He’s rolled out straightway from the car upon his back,
And I slay all of them! So, if there’s any kin
’Twixt Laius and this stranger, who is wretcheder
Than this man now before thee? Who? what man, could be
More hateful to the gods? Whom never any one,
Or foreigner or citizen, may in his house
Receive; whom none may speak to, nay, but from his house
Must thrust! And this—these curses—none except myself
Brought down upon me!”
From the Forked Roads travellers who must push on to Chæronea will look regretfully at the path that leads to “lone Daulis” in “the high Cephisian vale.” The little town is situated on the uneven summit of a massive hill which rises abruptly from the glens at the eastern foot of Parnassus, and of its bowery loveliness among pomegranates and olives and almonds enticing tales are told.

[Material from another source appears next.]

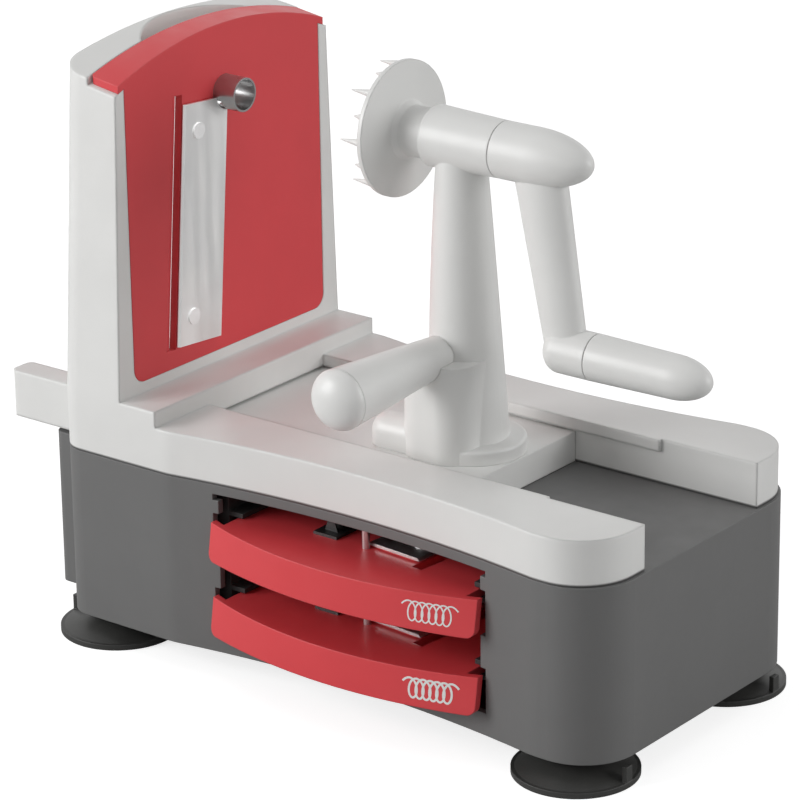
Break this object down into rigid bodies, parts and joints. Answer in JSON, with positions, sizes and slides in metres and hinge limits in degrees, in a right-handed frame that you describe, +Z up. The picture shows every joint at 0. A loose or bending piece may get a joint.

Here, according to a favourite Greek legend, was the first home of the nightingale and the scene of that “life enriched with sorrow, which her clear voice, insatiate, bemoans.” The savage Tereus, king of Daulis, had married Procne, a prehistoric princess of Athens, and after the birth of her son Itylus had cut out her tongue and claimed that she was dead. He then married her sister Philomela. The betrayed Procne, however, told Philomela the truth by means of a web into which she had embroidered her story, and the two sisters united in slaying the innocent Itylus and serving him up as a meal to his father. The gods, in anger, transformed Procne and Philomela into a nightingale and swallow, forever mourning Itylus, while Tereus became a pursuing hawk. When spring comes, whether in Daulis or Ithaca or by the “tranquil Thames,” the “pallid-olive” nightingale pours forth her music, “bewailing her dead child.”